Osaka Missionary Works as Spokesman for Buraku Liberation

By Brian Covert
Staff Writer

DAITO, Osaka — One of Robert Stieber’s earliest lessons in fighting Japan’s “invisible discrimination” came on his first day on the job at the Kyodan Buraku Liberation Center here seven years ago.

It was on that day, he remembers, when he told the center’s director that given the centuries-long, deeply rooted prejudices within Japan against people of
buraku social caste background, it seemed the problem would never disappear.

“We don’t say that,” the director corrected him. “It’s going to take a long time, but if you say it’s never going to disappear, then you’re giving up before you’ve started.”

It was a message that the 47-year-old Stieber has taken to heart in his role as “cooperating pastor” at the Kyodan Buraku Liberation Center, part of his ministry with Japan’s United Church of Christ.

As one of the few foreign residents in Japan, either in or outside the religious community who is devoted full-time to the cause of uplifting buraku in both the physical and spiritual senses, Stieber may well be in a position to understand more about this “taboo” social issue than the average Japanese citizen.

“I think there is a developing tendency to see the buraku liberation movement not as unique as it used to be seen,” he says, “but more in terms of part of the broader human rights wave that is going around the world now.”

It is a wave that the American-born Stieber, after 24 years in Japan, finds himself inextricably caught up in.

As one of three staff members of the Kyodan Buraku Liberation Center here, a branch office of Japan’s largest Protestant denomination, Stieber’s primary duty, especially as it applies to his faith, is to confront such prejudicial attitudes toward people of the buraku — the group labeled for centuries as the “bottom” of the Japanese social hierarchy, comparable in some ways to India’s “untouchable” caste.

Buraku Liberation League estimates that 3 million people of buraku background and 6,000 “discriminated-against buraku districts” still exist throughout Japan today. The national government places the officially recognized figures much lower at 1.8 million people and 5,000 districts.

Regardless of their numbers, what that means in everyday terms is that people comprising Japan’s largest minority group, who are otherwise no different from other Japanese citizens, face both subtle and outright discrimination on all fronts, most noticeably where background checks are the norm such as in employment and marriage.

In his capacity as cooperating pastor, Stieber is also an important contact for communicating the buraku issue to the outside world. One vehicle for doing so is the English-language newsletter “Crowned with Thorns,” which Stieber, as editor, puts together almost single-handedly amidst all his other duties. About 800 copies of the newsletter go out domestically and overseas.

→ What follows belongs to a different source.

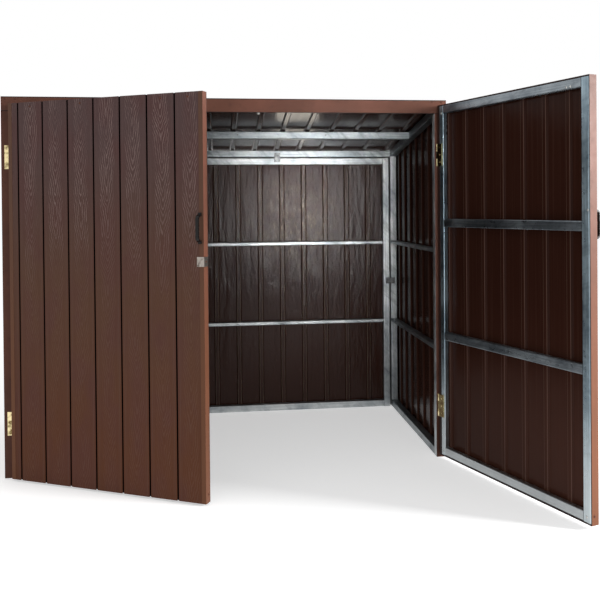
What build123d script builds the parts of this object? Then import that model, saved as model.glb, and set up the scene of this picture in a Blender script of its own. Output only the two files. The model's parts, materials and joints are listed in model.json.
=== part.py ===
from math import cos, hypot, radians, tan
import os

from build123d import *

# A lean-to bike shelter of ribbed steel sheet on square tube frames, closed by
# two hinged doors. Millimetres, +Z up, +Y towards the back wall. The origin is
# the middle of the underside of the back wall's sill, and x = 0 is the middle
# of the front opening.

# Overall sizes
width = 2130                # over the corner trims
depth = 1082                # from the front trims to the rear trims
front_height = 1780         # top of the fascia above the ground
roof_slope = 8              # degrees, falling to the back

# Square tube of the wall and roof frames
tube = 40
tube_wall = 1.5
tube_corner = 4
slim_rail = 20              # height of the mid rails
header_height = 25          # the tube lying behind the fascia

# Ribbed cladding sheet
sheet_thickness = 1
sheet_depth = 10
rib_pitch = 135.5
slot_half_width = 4         # of the dark slot between two planks
rib_half_width = 17         # of the hollow rib behind the slot, where it leaves the planks
crest_half_width = 10       # of the rib's flat crest, which lies on the frame
rib_offset = -8             # from the slot's middle to the rib's middle

# Folded trims
trim_thickness = 1
trim_stand = 11             # how far the trims stand out from the sheets
fascia_height = 66
fascia_stand = 18           # height of the roof trims above the roof sheet
front_leg = 60
side_leg = 40
roof_leg = 40
mitre_gap = 0.5
fascia_lip = 9
eave_overhang = 30
seat_gap = 0.3              # under pieces that lie on the sloping sheet

# Heights of the wall rails, at their centres
side_mid_rails = (543, 1031)
back_mid_rails = (540, 1030)
frame_joint_gap = 5         # between the back frame and the roof's rear rail
ground_gap = 3              # under the cladding sheets
sheet_end_gap = 2           # between the cladding sheets and the folds around them
roof_seam_gap = 1           # between the wall sheets and the roof sheet's ribs
purlin_from_front = 525
back_stile_gap = 8          # between the back frame and the side frames

# Where the rib pattern starts on each face
side_first_groove = 154     # from the front plane
back_groove_offset = 47     # from the middle
roof_groove_offset = 30

# Joiner plates that tie the frames together
joiner_length = 58
joiner_width = 38
joiner_thickness = 2
joiner_post_height = 790
joiner_rail_offset = 296

# Doors
door_meeting_gap = 8
door_bottom = 10
door_head_drop = 38         # from the fascia's top to the top of the doors
right_door_raise = 9        # the right door hangs a little higher than the left one
door_thickness = 37
door_tube = 40
door_tube_depth = 25
door_stand = 6              # from the posts' face to the closed doors
stile_setback = 5
frame_foot_setback = 6      # of the door frame from the sheet's bottom edge
frame_head_setback = 4      # and from its top edge
door_mid_rails = (604, 1161)
door_first_groove = 54
door_trim_leg = 20
door_trim_lip = 16
edge_fold_lip = 6           # of the folds along the doors' top and bottom
edge_fold_gap = 1           # between those folds and the upright ones
left_opening = 26.8         # degrees open
right_opening = 109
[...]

“It’s hard to balance that because it only comes out three times a year,” he says. “On the one hand you want to provide information for somebody who is picking it up for the first time. On the other hand, you can’t always write the same articles. So, trying to balance it between basic information and ongoing concerns is difficult.”

Stieber’s time and efforts go mainly into buraku-related matters, but it by no means stops there. He has been known to get involved in human rights activities of various kinds, whether it be joining anti-Emperor demonstrations, working on behalf of Japanese-born Korean residents, or attending court cases in support of day laborers from Osaka’s Kamagasaki district.

The church itself is not totally free from discrimination, and Stieber has to confront anti-buraku sentiment among Japanese people of otherwise strong religious faith within his denomination as well.

“One of the reasons that the center was founded were comments by one or two pastors,” Stieber recalls. “One was a marriage-related comment. Another was a comment in general that the ‘Buraku areas used to exist but they don’t exist anymore, and I know because I live near one.’ And the pastor was using very discriminatory terminology for the buraku area. He was saying it doesn’t exist, but at the same time he was admitting that it did.”

In his own religious and secular commitments, Stieber tries to put into practice the lesson he learned years ago when he started at the center — that the real victory in any human rights battle lies in freeing the mind.

“I think we need to be realistic that something that’s been developed and is as deeply rooted in Japanese society as buraku discrimination is not going to disappear in a month or a year or two years,” he says.

“You start the liberation process by asking yourself where you stand and what you’re doing — and then find ways to ask other people to do that.”